After I heard that line, I began to look over different relationships, friendships, associates, and acquaintances to evaluate how they reflected what I think I deserve. For some of those persons I shuddered at the idea that I felt I deserved so little. That I would allow myself to give so much, but be completely comfortable receiving so little in return.  Thank God that I can look at them in retrospect and majority of my relationships in present tense, do not fall under that category.  However, it could have been a completely different story if I had decided to stay in a place of who or what I thought I deserved.
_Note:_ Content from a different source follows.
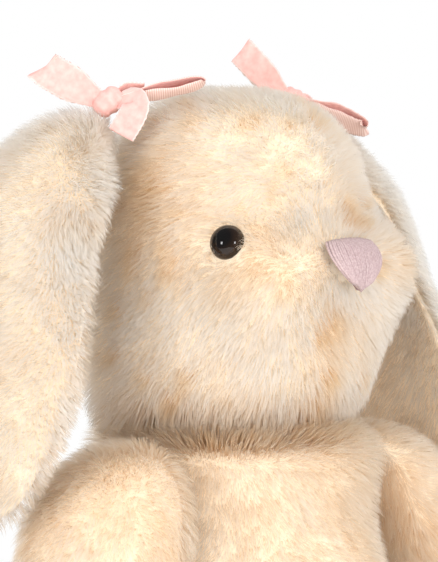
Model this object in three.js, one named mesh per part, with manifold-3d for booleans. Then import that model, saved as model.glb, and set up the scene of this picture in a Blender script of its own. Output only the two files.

This is not to say that we should have an overinflated idea of who we are or what we deserve, but it is to say that we need to know the value we possess. Whether as a woman, a man, a believer, or a person in general, we need to know that we are valuable.  We are so precious in the sight of our heavenly Father, and others need to appreciate that value as well.  Therefore, as we are at the top of another year, it is a great opportunity to make a determination to live the life that we deserve.  Let 2013 be the year that you obtain the career, the relationship, the home, the friendship, the new vehicle, and/or your dreams that you truly deserve. Don’t waste time with anyone or anything that does not sincerely represent God’s best for your life. This time around, choose to leave the deception and your previous perception behind. This time, live the life and accept the love you really deserve.